FrightFest review – Offseason

My notes on Offseason

Ava Aldrich (Melora Walters) insisted on her deathbed that her daughter Marie (Jocelin Donahue) should not let her be buried on the island where she was born … but the terms of her legal will dictate that this is exactly what happens.  At the end of the tourist season, a day or so before the bridge goes up and the island shuts down, Marie receives a typed letter from a caretaker saying that Ava’s grave has been vandalised and Marie’s presence is urgently required.  With her boyfriend George (Joe Swanberg), who isn’t exactly delighted by this sudden road trip, Marie makes the long journey, gets past a surly bridge-keeper (Richard Brake), and reaches the island … which turns out to be one of those hard places to leave, with locals who laugh at outsiders who don’t know the big secret (Marie actually does – she just doesn’t believe it), a storm shutting everything down, strange people loitering in the graveyard followed by a strange absence of people everywhere else, and a single road that still shifts when the couple try to leave.

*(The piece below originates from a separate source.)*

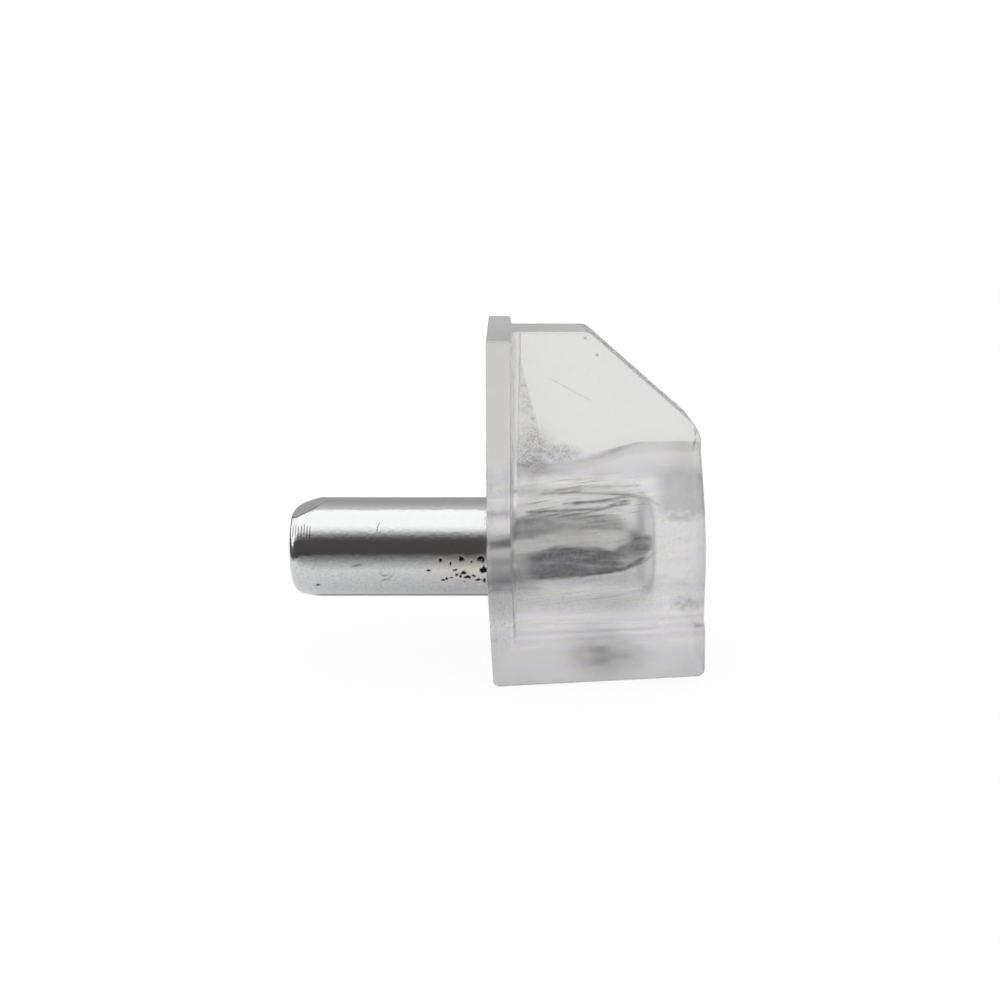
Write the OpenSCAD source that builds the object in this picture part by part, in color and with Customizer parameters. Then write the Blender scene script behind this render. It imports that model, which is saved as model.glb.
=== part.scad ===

Writer-director Mickey Keating (Pod, Darling, Psychopaths) crafts intense, genuinely creepy weird tales with throbbing undercurrents of relatable pain – one brief scene of Marie on the receiving end of her mother’s psychological abuse tells us enough about both characters to power through the rest of the picture (Walters remains a powerhouse performer, too rarely cast these days) … and the way George doesn’t carp or criticise Marie as he goes along with her doomed quest while inwardly seething is as aggressive as an actual shouting row would be.  There’s an obvious Lovecraftian feel here, with the Innsmouth-like island community and a sense of vast malignities under the sea – which puts Offseason in with a few other recent movies (Jeffrey A. Brown’s The Beach House, Chad Ferrin’s The Deep Ones, Moorhead and Benson’s The Endless) that have gone to the same well.  But it also harks back in its general tone to such 1970s watery creepy horrors as Messiah of Evil and Let’s Scare Jessica to Death, especially in its privileging of scariness over the easily explicable.

Donahue, cementing her retro-horror heroine rep from The House of the Devil, is menaced and disturbed by all manner of quietly upsetting apparitions as she is systematically cut off from any support system – starting with the death of her mother and most literally when she is stuck on an island that has raised its bascule bridge.  What’s unusual is that Marie gets to have a conversation with a representative of the already-damned – a vivid cameo from the croak-voiced, impressively haggard Branch – and argue about the nature of the salvation on offer from something described only as a demon.  Jeremy Gardner, director of The Battery and After Midnight, is one of the less unwelcoming locals, set apart from some alarming cameo players (April Linscott especially) and brilliantly-marshalled extras (the dancing mocking guy in the Sand Trap restaurant is a memorably funny-horrible touch).  Keating is a major genre talent.